Bagi yang belum tahu, aku baru bisa mengendarai sepeda motor itu baru-baru ini tapi aku masih belum berani untuk mengendarai di jalan raya yang besar seperti Jl. Ir. Soekarno atau warga Rungkut, Surabaya menyebutnya MERR (Middle East Ring Road). Aku berani mengendarai motor di sekitar rumah seperti ke Indomaret atau sekedar beli bensin. Jadi, ketika Mama memintaku untuk membayarkan internetnya di Indomaret, aku langsung menuruti permintaannya. Tapi, kalau Mama memintaku untuk ke tempat yang mana aku harus melewati jalan besar, aku menolak.
Waktu itu kami ada acara syukuran karena rumah kami selesai direnovasi. Tante memintaku untuk mengantarkannya membeli bahan-bahan masakan di pasar dekat rumah. Aku menyetujuinya. Awalnya Tante minta diantarkan Mama tapi Tante berubah pikiran dan memintaku untuk mengantarkannya. Aku mengeluarkan sepeda motorku dari garasi. Aku menaikinya dan menyalakan motornya dengan menekan tombol starter, rem, dan memberikan sedikit tarikan gas. Ketika motor sudah menyala, tanteku menaiki di belakangku. Aku pun mengantarkannya sampai pasar dekat rumah.
Pasar dekat rumah tidak seperti pasar umumnya yang berada dalam gedung yang dikhususkan untuk penjual pasar. Pasar dekat rumah berbentuk gang kecil yang berisikan warganya yang kebanyakan merupakan penjual sehingga buka setiap setelah subuh hingga pukul 09.00 W.I.B dan lokasi gang pasar tersebut berada di jalan raya yang kecil sekali yang hanya bisa dilewati dua mobil. Aku memakirkan sepeda motorku di seberang pasar. Aku menunggu selama 3 menit hingga akhirnya Tante selesai dan membawa sekantong ayam mentah.

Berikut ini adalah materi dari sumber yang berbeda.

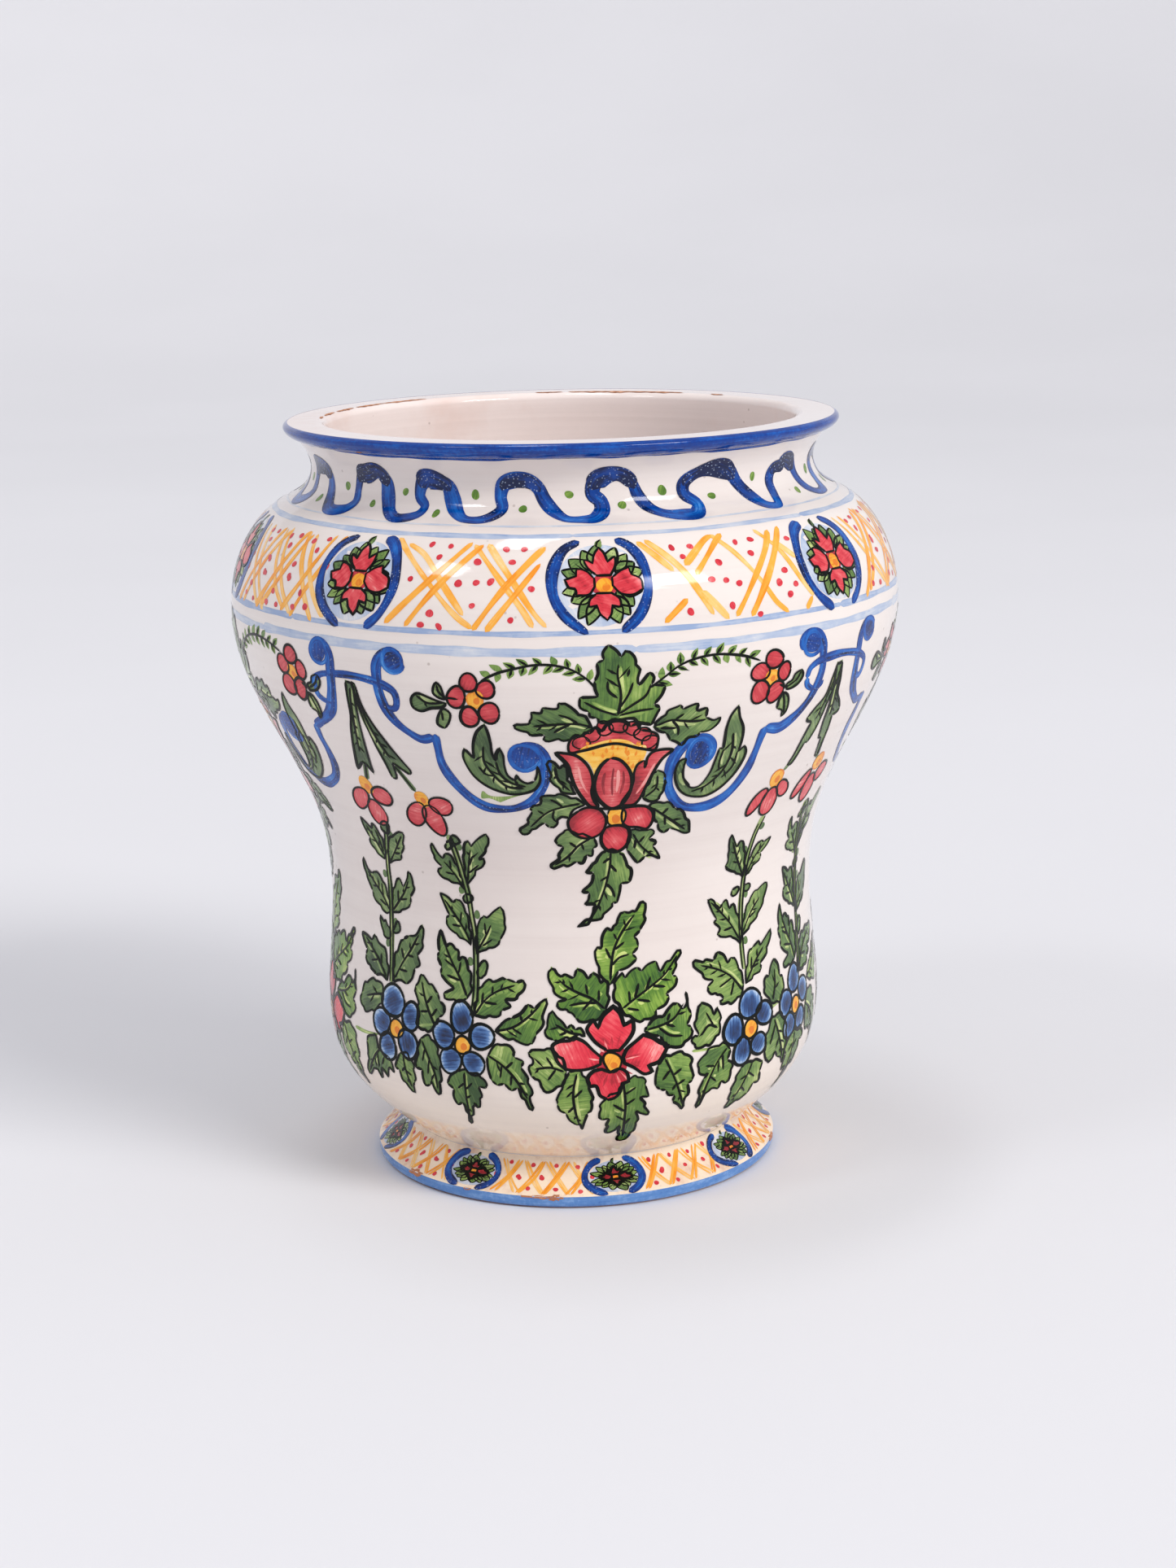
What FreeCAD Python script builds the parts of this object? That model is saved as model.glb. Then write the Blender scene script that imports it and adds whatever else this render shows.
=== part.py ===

Aku menekan rem dan menarik gasnya untuk menyalakan motorku. Tante menyeberang jalan lalu menaruh sekantong ayam tadi ke dalam gantungan motor. Lalu aku menarik gas motor dan pergi ke pasar selanjutnya yang diminta Tante.
Dalam perjalanan Tante bilang “Kamu kalau nyetir, enak juga ya, Za?”
Dari beberapa orang yang sudah aku gonceng, Tante adalah orang yang pertama memuji gaya menyetirku. Aku tidak berniat untuk menyetir secara pelan-pelan tapi memang secepat itu aku bisa menyetir kalau lagi gonceng siapapun.
“Masa sih, Te?” Tanyaku untuk mengonfirmasi kembali.
“Iya, Za. Coba kalo Tante disetir sama adek sepupumu itu. Wih, dia suka ngebut, Za. Belum lagi dia suka ngerem mendadak. Duh.. Jantung Tante mau copot rasanya. Disetir sama Mamamu ya sama aja. sama-sama suka ngebut. Tante suka takut kalo disetir sama mereka.”
Aku diam saja dan fokus pada apa yang ada di depanku. Dalam diamku, aku sangat suka dipuji seperti itu. Jarang-jarang aku mendapat pujian dari keluarga sendiri. Biasanya aku dibanding-bandingkan dengan saudara yang lebih hebat tapi ini tidak, aku justru dibanding-bandingkan dengan saudara bahkan mama yang lebih buruk dalam berkendara.
Meskipun jarak yang kami tempuh tidak sampai 1 kilometer, tetap saja itu merupakan pengalaman berkendara yang sangat indah bagi pengemudi motor yang masih jauh dari kata handal sepertiku. Memang benar ya, momen yang bagus tercipta pada seseorang yang tepat, bukan pada siapa atau seberapa tinggi derajat orang itu.